The Buckeyes, on the other hand, relied far more heavily on talent they had developed, using the portal to add depth rather than shift a starting roster.
It’s entirely possible that a lack of creativity where the portal was concerned ultimately served as the Achilles Heel that kept Ohio State from repeating its title in 2025. Though they had some notable transfer successes, namely tight end Max Klare out of Purdue and right tackle Phillip Daniels, the majority of their eleven total additions were forgettable.
Some of this was performance-based, some of it was adjustment, and some of it was an inexplicable decision on the part of the coaches not to utilize the depth they worked so hard to get. High hopes for Ethan Onianwa on the offensive line were dashed by poor performance. Running back C.J. Donaldson started the year as RB1, but adjustments were needed, and he was shifted to the power back role, with his starting slot going to true freshman Bo Jackson. And then there was Jackson Courville, the kicker who sat on the bench all season despite extremely mediocre performance from starting kicker Jayden Fielding.
I won’t go so far as to say Ryan Day and his coaching staff had no strategy, but whatever their vision was heading into the season, the execution didn’t match. In the end, the Buckeyes fell back on the recruits they’d developed themselves.
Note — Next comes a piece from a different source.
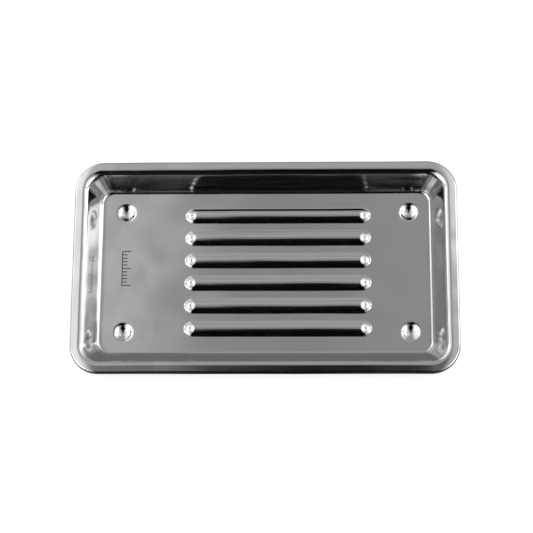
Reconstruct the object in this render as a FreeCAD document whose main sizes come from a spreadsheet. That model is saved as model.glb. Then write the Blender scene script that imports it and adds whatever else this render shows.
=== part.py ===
"""Ribbed instrument tray: a shallow basin deep-drawn from one sheet of stainless steel.

The frame has its origin at the middle of the plane that the four feet stand on, +X along the
tray's length towards the end that the ribs are nearer to, +Y across its width and +Z up.
All sizes are in millimetres.
"""

import FreeCAD, Part
import math
import os
import re

import Sketcher

SHEET = "Sizes"

SIZES = {
    # outline of the whole tray
    "overall_length": 215,
    "overall_width": 122.6,
    "outer_corner_radius": 16.4,
    "sheet_thickness": 0.8,
    # basin: its inner faces, between the sharp corners that the bends round off
    "basin_depth": 13.5,
    "rim_width": 6.5,
    "wall_run": 7.8,
    "floor_corner_radius": 6.5,
    "floor_bend_radius": 1.7,
    "rim_bend_radius": 3.6,
    # rim: a flange that falls outwards and ends in a short lip, turned down
    "rim_fall": 0.7,
    "lip_drop": 2.4,
    "lip_bend_radius": 1.3,
    # ribs: arched beads along X, with domed ends that stand a little higher
    "rib_count": 6,
    "rib_pitch": 13.2,
    "rib_length": 106.4,
    "rib_centre_x": 7,
    "rib_crown_radius": 8,
    "rib_rise": 1.2,
    "dome_rise": 1.7,
    "rib_blend_radius": 1.5,
    # feet: spherical dishes pressed down through the floor, flat where they stand
    "foot_spacing_x": 160.2,
    "foot_spacing_y": 70,
    "foot_centre_x": 0.9,
    "dish_sphere_radius": 8,
    "dish_radius": 4.95,
    "dish_blend_radius": 2.8,
    "pad_flattening": 0.12,
    # scale printed on the floor near the -X end
    "scale_divisions": 10,
    "scale_pitch": 2,
    "scale_centre_x": -81,
    "scale_centre_y": 2.2,
    "scale_line_width": 0.5,
    "scale_tick_length": 2.6,
    "scale_long_tick_length": 4.6,
    "scale_ink_thickness": 0.05,
}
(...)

This strategy of developing talent has worked in the past, and it may continue to work with some isolated position groups in the future, but it seems highly unlikely that this is a viable holistic strategy for any team that wants to stay on top moving forward.
For the Buckeyes in particular, it will be interesting to see if they shift their strategy at wide receiver with the departure of the key developer of talent at Wide Receiver U, Brian Hartline, who took the head coaching job at USF beginning in the 2026 season.
Indiana and Miami, on the other hand, each had top talent that came out of the portal, including Hoosier starting quarterback Fernando Mendoza, who went on to win the Heisman this season. Both teams also seemed to prioritize a portal strategy that stacked their rosters with experienced players and battle-tested veterans, rather than younger guys with room for development.
Now, on the other side of their unceremonious end to the 2025 season, the Buckeyes find themselves in need of a new strategy. In looking at the 2026 transfer portal class, it seems they have already made adjustments. Their 17 transfer portal recruits (16 on scholarship) skew significantly older, with a focus on refueling Matt Patricia’s defense after significant turnover.
But key gaps are being addressed as well. Kicker Connor Hawkins out of Baylor will hopefully be a strong (and much-needed) replacement for Jayden Fielding, while safeties Earl Little Jr. from Florida State and Terry Moore from Duke will be tasked with filling Caleb Downs’s shoes as he heads to the NFL.
There is still work to do, however, and while there is a lot to be excited about in this year’s transfer portal class, which ESPN ranks in the top five, there are still some areas that have me scratching my head, primarily where the offensive line is concerned. Ryan Day seems intent on developing the offensive line from within, despite struggles throughout the season (most notably in the two losses).
Day received criticism for failing to meaningfully strengthen the offensive line through the portal in 2025, something that seemed like a possible oversight early in the season but felt like a grave misstep by the end. Given the lack of offensive line additions through the portal ahead of 2026, I’m not entirely convinced history won’t repeat itself next year. I’m hoping the front five can capitalize on their added experience to significantly improve this offseason, but I’m also mentally preparing for the possibility that it was a mistake not use the portal to round out the O-Line.
It’s all well and good to fill key gaps with the portal, but at this point, that feels almost like a bare minimum. I’ll withhold true criticism until I see how the season shakes out, but I worry Day isn’t being creative enough with the portal to stay competitive with his counterparts like Curt Cignetti.
The Buckeyes have unquestionably succeeded at developing their own talent in the past, but as times change, the strategy likely needs to change with it, adapting and evolving to fit the game’s new landscape. Whether Day has done enough to stay on top in the future, only time will tell.